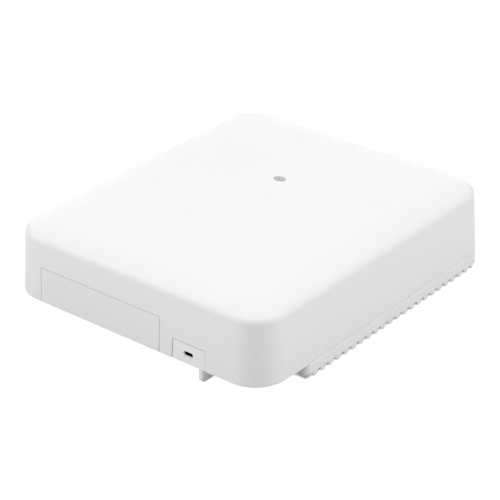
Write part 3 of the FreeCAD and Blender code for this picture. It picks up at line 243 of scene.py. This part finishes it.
def circuit_board(name, mask):
    """Solder mask over glass cloth: raised tracks, tinned pads, small vias and the cloth's faint weave."""
    s = Shader(name, roughness=0.35)
    bricks = s.add("ShaderNodeTexBrick", Vector=s.place, Scale=1.0, Mortar_Size=0.16 * MM, Mortar_Smooth=0.2)
    bricks.inputs["Brick Width"].default_value = 5.2 * MM
    bricks.inputs["Row Height"].default_value = 1.1 * MM
    tracks = s.calc("MULTIPLY", bricks.outputs["Fac"], s.span(s.noise(90.0, 1.0), 0.44, 0.5))
    pad = s.span(s.cells(330.0), 0.26, 0.22)
    pads = s.calc("MULTIPLY", pad, s.span(s.noise(70.0, 2.0), 0.5, 0.54))
    via = s.span(s.cells(620.0), 0.16, 0.12)
    vias = s.calc("MULTIPLY", via, s.span(s.noise(120.0, 1.0), 0.52, 0.56))
    lighter = tuple(c * 1.9 + 0.01 for c in mask)
    colour = s.mix(tracks, mask, lighter)
    colour = s.mix(pads, colour, (0.72, 0.71, 0.68))
    colour = s.mix(vias, colour, (0.02, 0.03, 0.02))
    s.set(Base_Color=colour, Metallic=s.calc("MULTIPLY", pads, 0.9))
    s.set(Roughness=s.span(pads, 0.0, 1.0, 0.32, 0.25))
    weave = s.add("ShaderNodeTexWave", Vector=s.place, Scale=500.0, Distortion=1.0).outputs["Fac"]
    height = s.calc("ADD", s.calc("ADD", tracks, pads), s.calc("MULTIPLY", weave, 0.12))
    s.set(Normal=s.bump(height, 0.5, 0.04 * MM, s.soft_edges(0.1 * MM)))
    return s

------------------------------

Using the data above, repeat every line exactly.

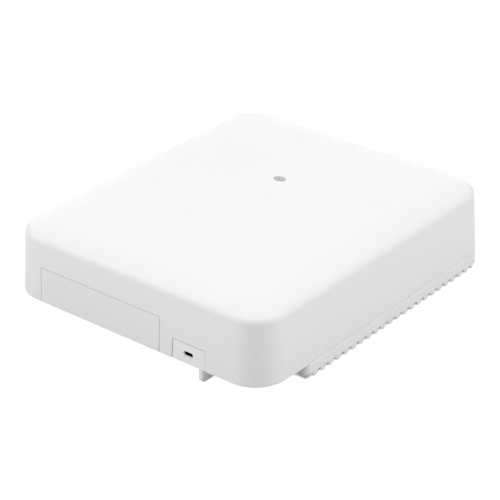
Write part 3 of the FreeCAD and Blender code for this picture. It picks up at line 243 of scene.py. This part finishes it.
def circuit_board(name, mask):
    """Solder mask over glass cloth: raised tracks, tinned pads, small vias and the cloth's faint weave."""
    s = Shader(name, roughness=0.35)
    bricks = s.add("ShaderNodeTexBrick", Vector=s.place, Scale=1.0, Mortar_Size=0.16 * MM, Mortar_Smooth=0.2)
    bricks.inputs["Brick Width"].default_value = 5.2 * MM
    bricks.inputs["Row Height"].default_value = 1.1 * MM
    tracks = s.calc("MULTIPLY", bricks.outputs["Fac"], s.span(s.noise(90.0, 1.0), 0.44, 0.5))
    pad = s.span(s.cells(330.0), 0.26, 0.22)
    pads = s.calc("MULTIPLY", pad, s.span(s.noise(70.0, 2.0), 0.5, 0.54))
    via = s.span(s.cells(620.0), 0.16, 0.12)
    vias = s.calc("MULTIPLY", via, s.span(s.noise(120.0, 1.0), 0.52, 0.56))
    lighter = tuple(c * 1.9 + 0.01 for c in mask)
    colour = s.mix(tracks, mask, lighter)
    colour = s.mix(pads, colour, (0.72, 0.71, 0.68))
    colour = s.mix(vias, colour, (0.02, 0.03, 0.02))
    s.set(Base_Color=colour, Metallic=s.calc("MULTIPLY", pads, 0.9))
    s.set(Roughness=s.span(pads, 0.0, 1.0, 0.32, 0.25))
    weave = s.add("ShaderNodeTexWave", Vector=s.place, Scale=500.0, Distortion=1.0).outputs["Fac"]
    height = s.calc("ADD", s.calc("ADD", tracks, pads), s.calc("MULTIPLY", weave, 0.12))
    s.set(Normal=s.bump(height, 0.5, 0.04 * MM, s.soft_edges(0.1 * MM)))
    return s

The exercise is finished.